_Given exercise:_
Each line below is to be written out in full, exactly as shown.

_Raw data:_
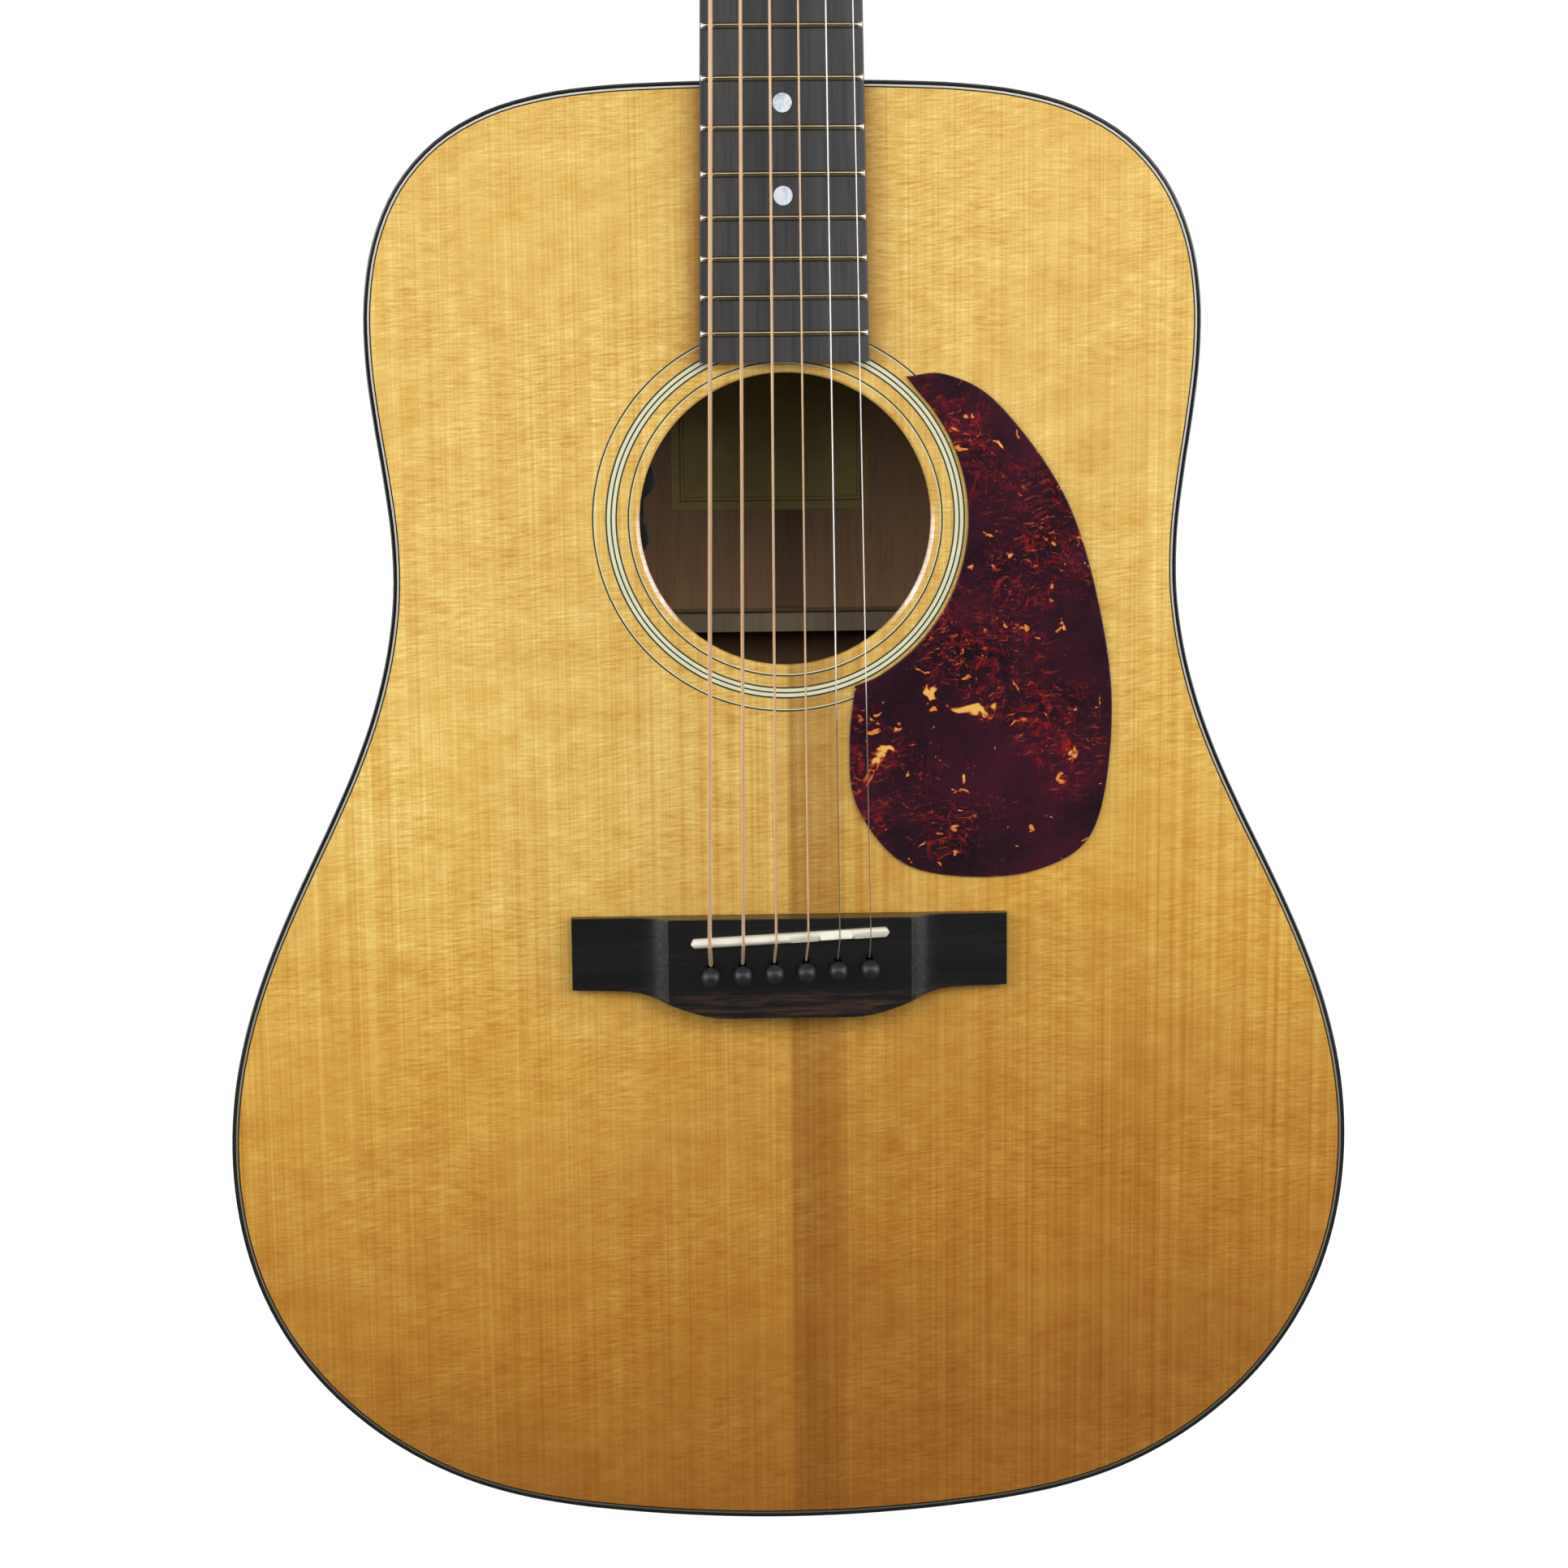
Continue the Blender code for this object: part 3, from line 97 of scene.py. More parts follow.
# Name, place, target, width and height, watts, tint.
LIGHTS = (
    ("key", (0.10, -1.50, 1.50), (0.0, -0.05, 0.33), (1.2, 0.6), 6.0, (1.0, 0.99, 0.97)),
    ("front_left", (-0.90, -1.32, 0.95), (0.0, 0.0, 0.35), (1.1, 0.75), 8.8, (1.0, 0.99, 0.97)),
    ("front_right", (0.90, -1.32, 0.95), (0.0, 0.0, 0.35), (1.1, 0.75), 9.4, (1.0, 0.99, 0.97)),
    ("side_left", (-1.45, -0.55, 0.62), (0.0, 0.0, 0.40), (0.9, 1.16), 16.0, (0.97, 0.985, 1.0)),
    ("side_right", (1.45, -0.60, 0.62), (0.0, 0.0, 0.40), (0.9, 1.16), 16.0, (0.96, 0.98, 1.0)),
)

# ---- Sizes of the body -----------------------------------------------------------------
SOUNDHOLE_RADIUS = 0.0501
SOUNDHOLE_ROUNDING = 0.0013
BINDING_WIDTH = 0.00145
BINDING_ROUNDING = 0.0006
WHITE_LINE_WIDTH = 0.00060
BLACK_LINE_WIDTH = 0.00045
LINE_DEPTH = 0.0015
SIDE_THICKNESS = 0.0020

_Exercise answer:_
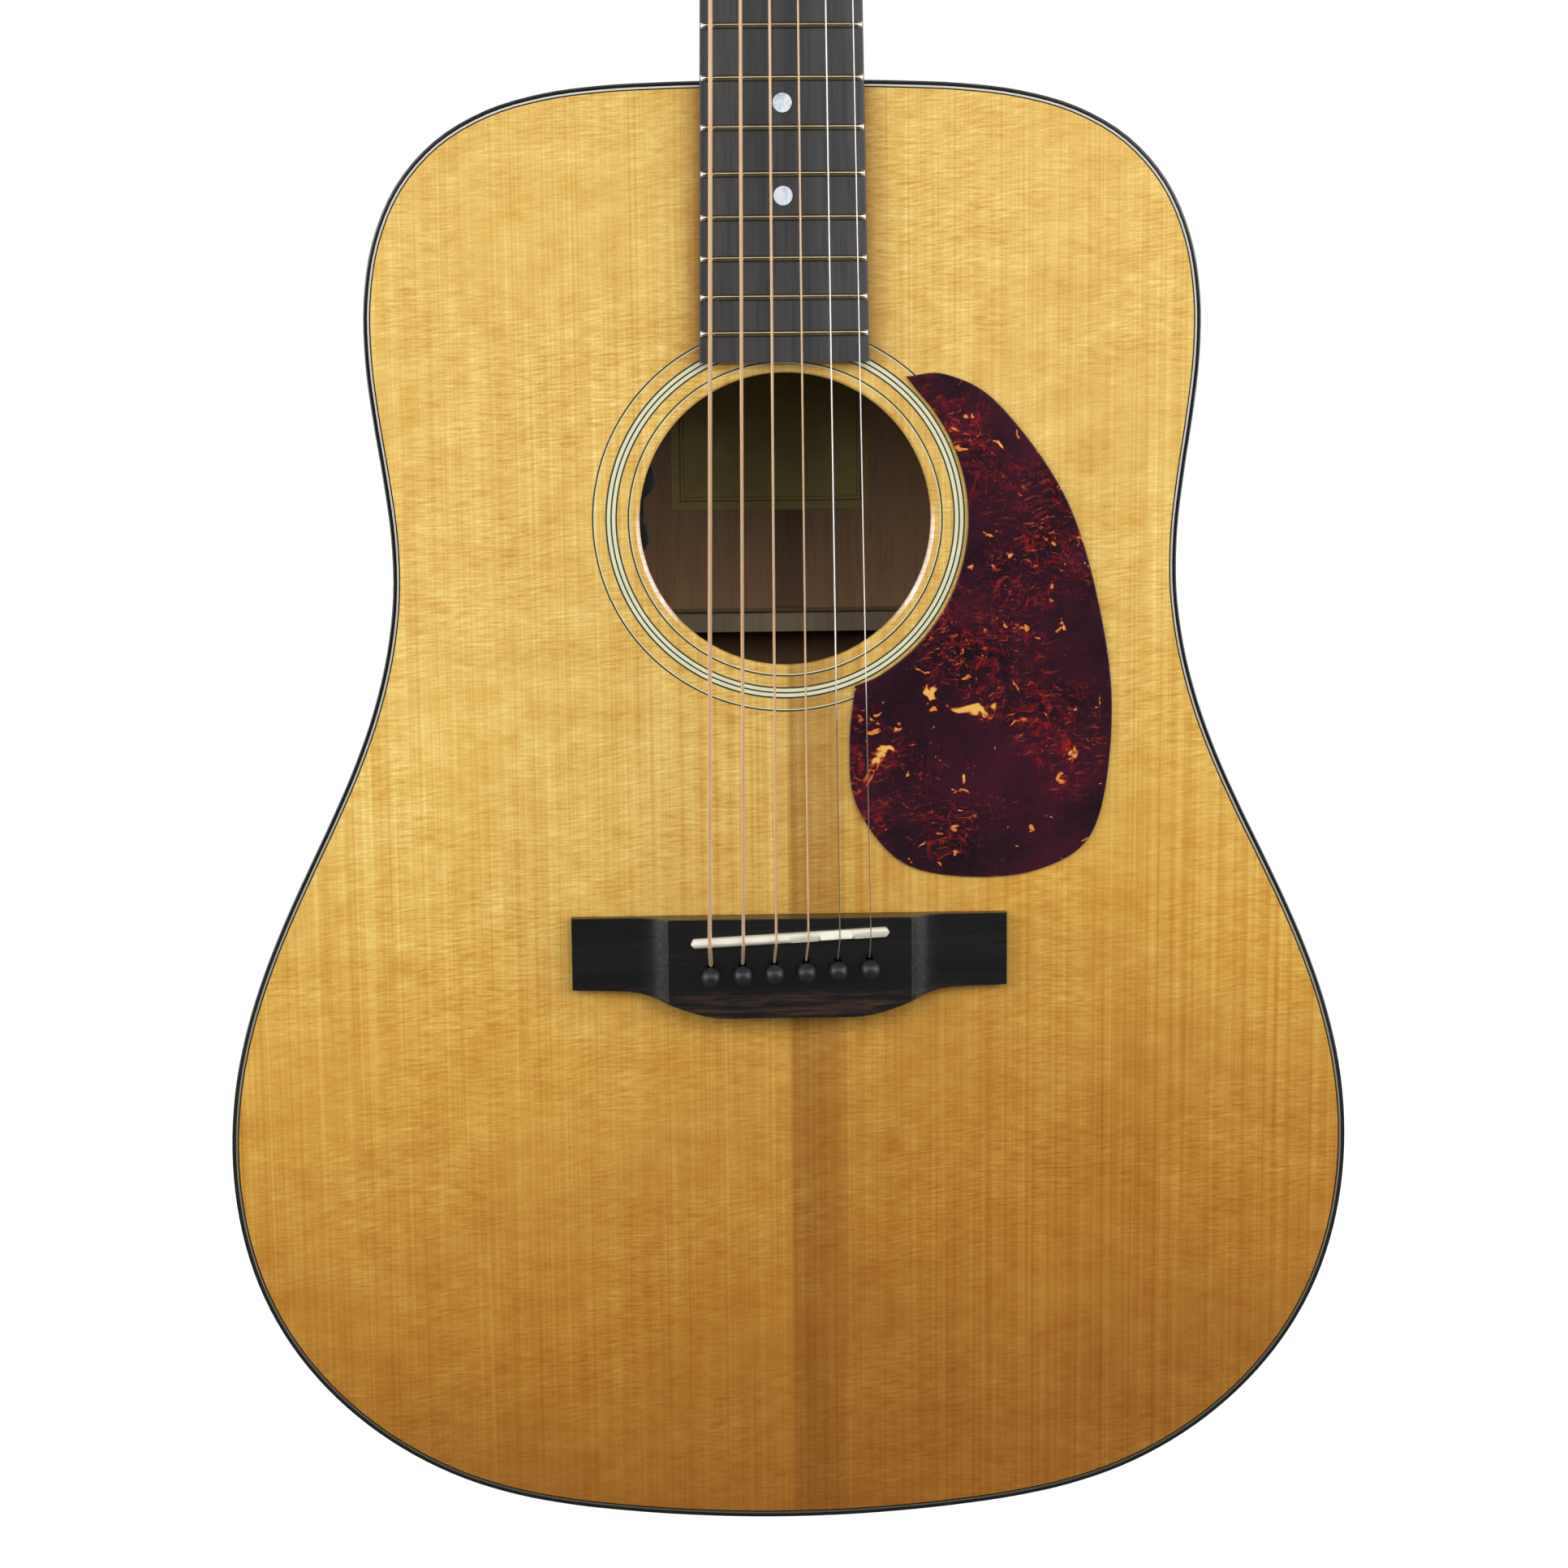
Continue the Blender code for this object: part 3, from line 97 of scene.py. More parts follow.
# Name, place, target, width and height, watts, tint.
LIGHTS = (
    ("key", (0.10, -1.50, 1.50), (0.0, -0.05, 0.33), (1.2, 0.6), 6.0, (1.0, 0.99, 0.97)),
    ("front_left", (-0.90, -1.32, 0.95), (0.0, 0.0, 0.35), (1.1, 0.75), 8.8, (1.0, 0.99, 0.97)),
    ("front_right", (0.90, -1.32, 0.95), (0.0, 0.0, 0.35), (1.1, 0.75), 9.4, (1.0, 0.99, 0.97)),
    ("side_left", (-1.45, -0.55, 0.62), (0.0, 0.0, 0.40), (0.9, 1.16), 16.0, (0.97, 0.985, 1.0)),
    ("side_right", (1.45, -0.60, 0.62), (0.0, 0.0, 0.40), (0.9, 1.16), 16.0, (0.96, 0.98, 1.0)),
)

# ---- Sizes of the body -----------------------------------------------------------------
SOUNDHOLE_RADIUS = 0.0501
SOUNDHOLE_ROUNDING = 0.0013
BINDING_WIDTH = 0.00145
BINDING_ROUNDING = 0.0006
WHITE_LINE_WIDTH = 0.00060
BLACK_LINE_WIDTH = 0.00045
LINE_DEPTH = 0.0015
SIDE_THICKNESS = 0.0020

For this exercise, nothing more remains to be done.